How readily have police chiefs resorted to blanket bans on marches under the 1936 Public Order Act, in reality to prevent anti-fascist demonstrations and counter-demonstrations. On a number of occasions, however, Anderton and McNee were prepared to muster an enormous number of police to escort a handful of fascists through the streets, supposedly to defend their democratic right to demonstrate! Police chiefs are also seeking through parliamentary Bills to extend their control of marches, requiring advance notice and seeking to impose their own “code of practice” for demonstrators which would virtually have the force of law.

The police chiefs have been cautious in supporting legislation which would inevitably mean head-on collision with mass trade union forces. They learned some lessons from Saltley Gates and Edward Heath’s ill-fated Industrial Relations Act. However, the police have steadily stepped up their harassment of labour movement activists. In a “field manual” produced by a senior London officer in 1977, new recruits were advised to watch out for people who “although not dishonest in the ordinary sense, may, owing to extreme political views intend to harm the community you have sworn to protect.” It goes on: “while there are subtle differences between these types of extremists and thieves, it is difficult to put one’s finger on material distinctions.”

This is the attitude which increasingly underlies routine policing. Clearly, the simple catching of criminals is much less important to the police chiefs, despite the Tones’ law and order demagogy, than protecting the system against anyone who has the temerity to defend their interests or propagate their views. The labour movement does not condone crimes of violence (but it equally condemns the appalling cult of violence fostered by business interests through films, television and other media). Nor can the movement, while understanding the social causes of crime, support robbery as an “individual way out” of the problems facing workers. We have no sympathy with vicious criminal elements who are as much a menace to the workers as to big property owners, and whose activity provides the state with the excuse for strengthening repressive powers.

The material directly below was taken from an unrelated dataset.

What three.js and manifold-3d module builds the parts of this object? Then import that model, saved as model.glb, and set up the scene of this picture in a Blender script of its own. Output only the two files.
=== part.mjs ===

But the need to counter criminal activity does not give the “guardians of the law” the right to act as though they are a law unto themselves. Fighting crime does not justify the harassment and ill-treatment of suspects; or excuse denying suspects adequate legal defence or the twisting or fabrication of evidence. Fighting crime does not justify savage sentences or brutal, inhuman conditions in prisons; and it does not justify racial bias or arbitrary and oppressive policing. Overcoming crime for socialists, means fundamentally the eradication of the social conditions which produce crime. But within the present society, democratic accountability of the police, far from undermining the “fight against crime” would remove the obstacles created by an undemocratic, unaccountable and increasingly repressive police force.